15 Temmuz gecesi bu iktidarın karşısına Fetullahçı bir çete geçti. Eğer başarsaydı Humeyni gibi gelip devletin başında, dine dayalı bir devlet kuracak, bir diktatör olacaktı. CHP’liler, demokratlar darbe AK Parti’ye yapılıyor diye düşünüp darbenin yanına değil, karşısına geçtiler. Çünkü biz gerçek demokratlarız. Ama Recep Tayyip Erdoğan kendi azdırdıklarının darbesinden canını zor kurtaran, bizlerin de darbeye destek vermemesiyle bu ülkede büyük bir demokrasi sınavını birlikte vermemizle iktidarını sürdüren Erdoğan, şimdi 19 Mart darbesine kalkışıyor. O gün nasıl Fetullahçılara, Fetullahçı Terör Örgütü'ne geçit vermediysek, bugün de Recep Tayyip Erdoğan’ın yargı darbesine geçit vermeyecek, Ekrem Başkanı ona teslim etmeyeceğiz.

CHP'nin Genel Başkanı sıfatıyla Olağanüstü Kurultay kararı aldım

Bugün bir darbe girişimi daha oldu. Bugün, 1919'un 5 Eylül'ünde ilk kurultayını yapan, 106 yıllık bir çınara, CHP'ye kayyum atamak, bu sayede 23 Mart Türkiye'nin baharını, demokrasi devrimini sakatlamak isteyenler, CHP'ye kayyum atmak için delil bulamadılar, kanıt bulamadılar, itirafçı yarattılar. Yalanlarını denk getiremediler ve kayyum atamak için türlü kumpaslar kurarken biz Atatürk'ün partisini, Gazi’nin partisini bu rejimin kirli ellerine teslim etmemek için ve biz bu pazar günü yapılacak Ekrem İmamoğlu'nun cumhurbaşkanlığı adaylığına büyük bir destek katacak olan seçimi Saray iptal ettiremesin diye, CHP'nin Genel Başkanı sıfatıyla, tüzüğümüzün verdiği yetkiyi kullanarak, 15 gün sonrasına olağanüstü kurultay kararı aldım. Bu aldığımız kararla, bugün akşam 17.00 sularında CHP'ye kayyum atayıp, Pazar günkü ön seçimi iptal etmek isteyen kötücül akıl, Saray'ın aklı ve aparatları avuçlarını yaladılar. 15 gün sonra Saray'ın kirletmeye çalıştığı kurultayımızda hep beraber destek yenileyerek, irade tazeleyerek Saray'ın karşısına hep beraber dimdik dikileceğiz.

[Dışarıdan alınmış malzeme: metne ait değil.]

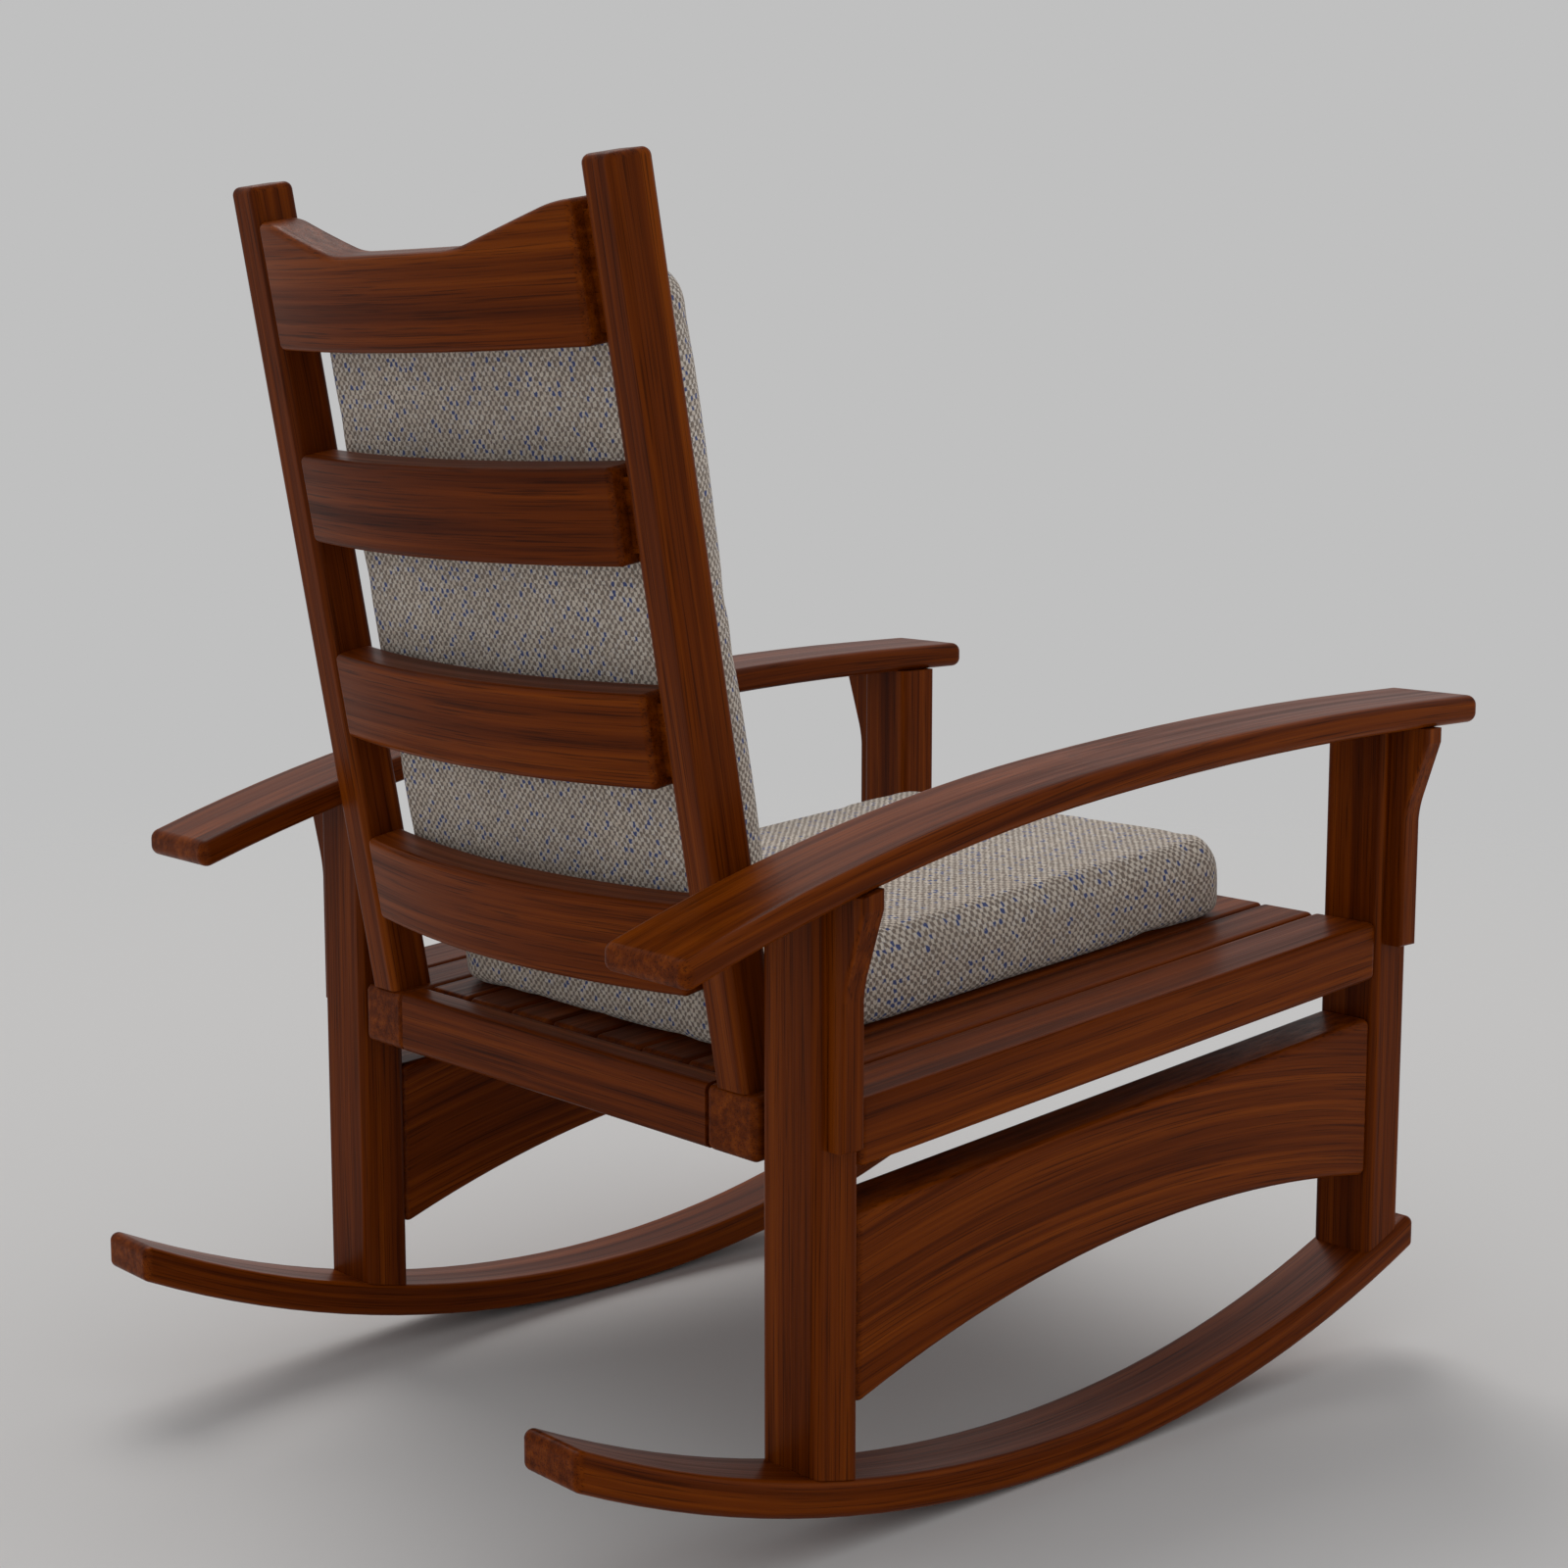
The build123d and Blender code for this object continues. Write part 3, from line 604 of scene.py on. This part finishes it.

Bu akşam seçme seçilme hakkına, sandığına ve bundan sonra demokrasiye sahip çıkmak için İzmir'de muazzam bir kalabalık toplandı. İzmir'i de hazmedememişler. Polis müdahalesi var. Buradan İzmir'i selamlıyoruz ve buradan Erdoğan’a sesleniyoruz: Erdoğan, İzmir'den ellerini çek. 

Az kaldı

Buradan sadece Ekrem Başkanımız değil, bir partinin Genel Başkanı içeride değil. Sayın Ümit Özdağ'ı, bir partinin Eş Genel Başkanları içeridedir, sayın Selahattin Demirtaş'ı, Kocaeli Cezaevi’nde yatan Eş Genel Başkan Figen Yüksekdağ'ı, Gezi’de müzakere eden, ağaçları kurtaran, Gezi Parkı'nı kestirmeyen, AKM yerine AVM yaptırmayan Gezi’deki yoldaşlarımızı, Tayfun Karaman'ı, Hatay'ın seçilmiş milletvekili Can Atalay'ı, insan hakları savunucusu Osman Kavala'yı, Bakırköy Kadın Cezaevi’nde yatan Mine Özderden'i, Çiğdem Mater'i, tek suçu Kürt olmak, barışı savunmak olan, aylarca iddianame bekleyen, mayısa kadar da davası bekletilen, tek suçu barış savunucusu ve Kürt bir akademisyen olmak olan Esenyurt'un seçilmiş Belediye Başkanı Ahmet Özer'i, partimizin evladı, Beşiktaş’ın evladı, canımız Rıza Akpolat'ı, Beykoz Belediye Başkanımız canımız Alaattin Köseler'i, şu anda Vatan Emniyet’te bulunan Şişli Belediye Başkanımız canım kardeşim Resul Emrah Şahan'ı, Beylikdüzü Belediye Başkanımız sevgili Murat Çalık'ı, Vatan'daki canları, Silivri'deki yoldaşları, tutsak oldukları yerdeki tüm aydınları, tüm öğrencileri, tüm emekçileri ve tüm canlarımızı, vatandaşlarımızı saygıyla selamlıyorum. Az kaldı, az kaldı, az kaldı."